Oleh: Karyadi el-Mahfudz, S.Th.I, M.A
Lengkap sudah rangkain ibadah di bulan suci Ramadhan 1441 H yang kita akhiri dengan mengeluarkan zakat fitrah serta ditutup dengan Salat Idul Fitri ditengah larangan mudik akibat pandemi covid-19. Aktifitas pun berlanjut pada silaturahmi atau halal bi halal dalam skala kecil, baik langsung maupun via online, seakan menjadi trending topik diera kekinian, prinsipnya niat suci untuk silaturrahmi terus menghinggapi nurani meski saat pandemi. Gambaran umum Lebaran 1441 H adalah ‘tak semeriah dulu’ penuh kebersahajaan dan memantik empati dalam relung hati nan dalam. Kini ketaqwaan yang kita tempa selama satu bulan penuh harus mampu diejawantahkan dalam tatanan kehidupan 11 bulan kedepan agar mampu memberi warna laksana bianglala atau pelangi berupa cahaya beraneka warna saling sejajar yang tampak di langit atau medium lainnya.

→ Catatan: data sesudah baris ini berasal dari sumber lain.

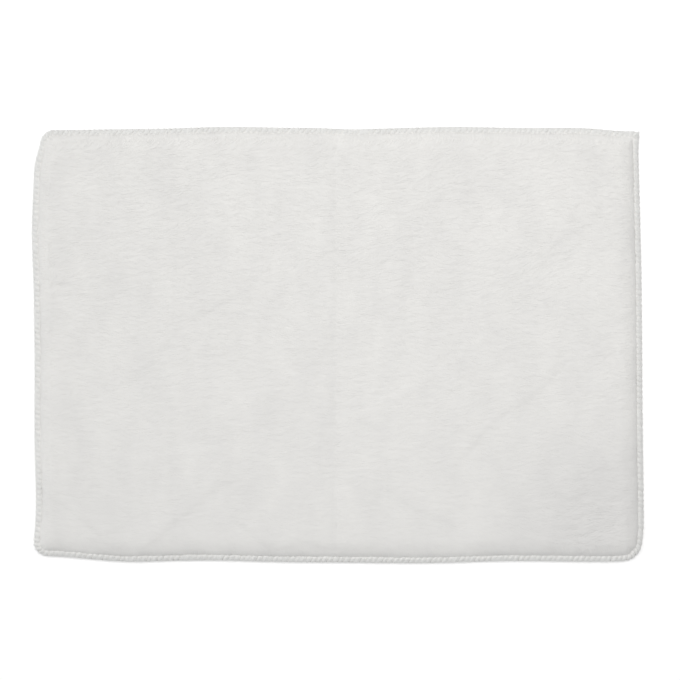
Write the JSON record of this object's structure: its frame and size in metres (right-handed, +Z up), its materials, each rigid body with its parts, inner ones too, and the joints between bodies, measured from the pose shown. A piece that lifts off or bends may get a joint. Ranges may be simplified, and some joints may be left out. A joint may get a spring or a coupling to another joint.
{
  "type": "bath mat",
  "caption": "Rectangular plush bath mat lying flat: soft pile over a foam pad, cloth backing with a dotted rubber grip coat, and an overlocked edge all round.",
  "frame": {"origin": "on the floor under the middle of the mat, at the foot of the middle grip dot", "axes": "+X along the mat's length, +Y across it away from the edge with the care label, +Z up out of the pile"},
  "size_m": [0.7, 0.5, 0.0181],
  "materials": {
    "pile": "soft plush microfibre pile, brushed mostly along the mat's length",
    "ground_knit": "fine knitted ground that holds the pile",
    "foam": "soft open-cell foam",
    "backing": "plain woven backing cloth",
    "grip_rubber": "thin matt rubber coat with raised dots",
    "edging_yarn": "bulky textured polyester yarn, overlocked",
    "label_tape": "smooth woven satin tape, blank"
  },
  "bodies": {
    "root": {"plush_pile": "pile", "face_ground_knit": "ground_knit", "foam_pad": "foam", "backing_cloth": "backing", "grip_coat": "grip_rubber", "overlock_needle_thread": "edging_yarn", "overlock_upper_looper_thread": "edging_yarn", "overlock_lower_looper_thread": "edging_yarn", "overlock_chain_tail": "edging_yarn", "care_label": "label_tape"}
  },
  "joints": []
}
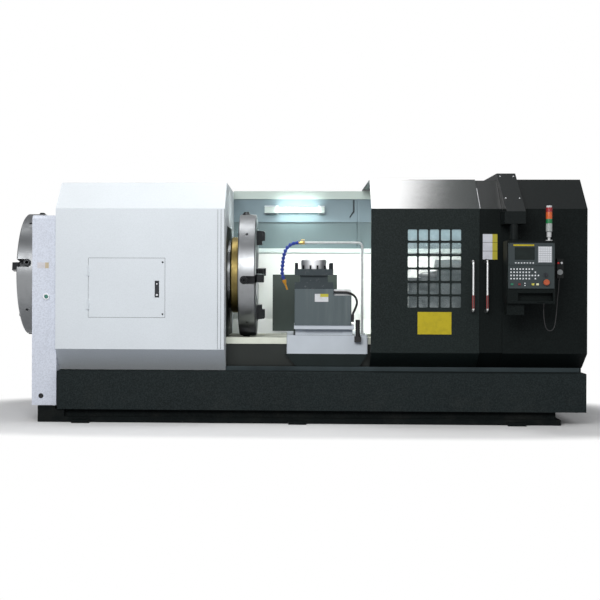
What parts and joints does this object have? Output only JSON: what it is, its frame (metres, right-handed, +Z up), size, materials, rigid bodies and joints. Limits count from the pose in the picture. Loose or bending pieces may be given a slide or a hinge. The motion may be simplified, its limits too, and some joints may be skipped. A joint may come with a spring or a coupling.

Di langit, pelangi tampak sebagai busur cahaya dengan ujungnya mengarah pada horizon pada suatu saat hujan ringan. Suatu keharmonisan sejajar, penuh warna bahkan penuh dengan pengakuan dosa siapapun orangnya, pangkat dan kedudukannya merasa bersalah serta tanpa malu-malu meminta maaf lahir dan batin sebagaimana Allah berfirman yang artinya “Yaitu orang yang berinfak, baik di waktu lapang maupun sempit, dan orang-orang yang menahan amarahnya dan memaafkan kesalahan orang lain. Dan Allah mencintai orang yang berbuat kebaikan.” (QS Ali Imran: 134).
Yah ibadah kita pasca Ramadhan harus kita refresh, laksana dalam sebuah komputer salah satu fasilitas yang disediakan oleh sistem operasi untuk menyegarkan kembali program yang dibuka. Bahkan sekarang ini refresh semakin ngetren aja. Kadang orang bahkan ada yang dimintai untuk refreshing, itu artinya kita harus menundukan ego kita, bahkan nafsu kamilah yakni nafsu yang sudah bersih dari sifat-sifat madzmumah (tercela) dan sempurna sifat-sifat kebaikannya dan juga ‘welas asih’ kepada semua makhluk yang sudah kita patri selama ritual Ramadhan harus penuh kemurnian buka basa-basi atau kamuflase belaka.
Merefresh ibadah pasca Ramadhan tak ubahnya kita memperlakukan makanan khas lebaran dengan cara ‘nget-ngetan’ (menu yang dipanaskan) adalah hal yang bisa dibilang beriringan dengan datangnya gema takbir kemenangan, jika gema takbir mulai berkumandang di H-1 lebaran, maka menu nget-ngetan ini sudah langsung hadir di H-0 lebaran. Maka mari kita benar-benar membumikan nilai sepiritualitas yang sudah kita rengkuh, agar jiwa kita menjadi pemaaf sejati, agar nilai ibadah kita semakin penuh warna saling melengkapi laksana bianglala, agar ‘nget-ngetan’ ibadah kita tetep asyik kita nikmati terlebih di bulan syawal yang mengandung makna peningkatan ? Bukan.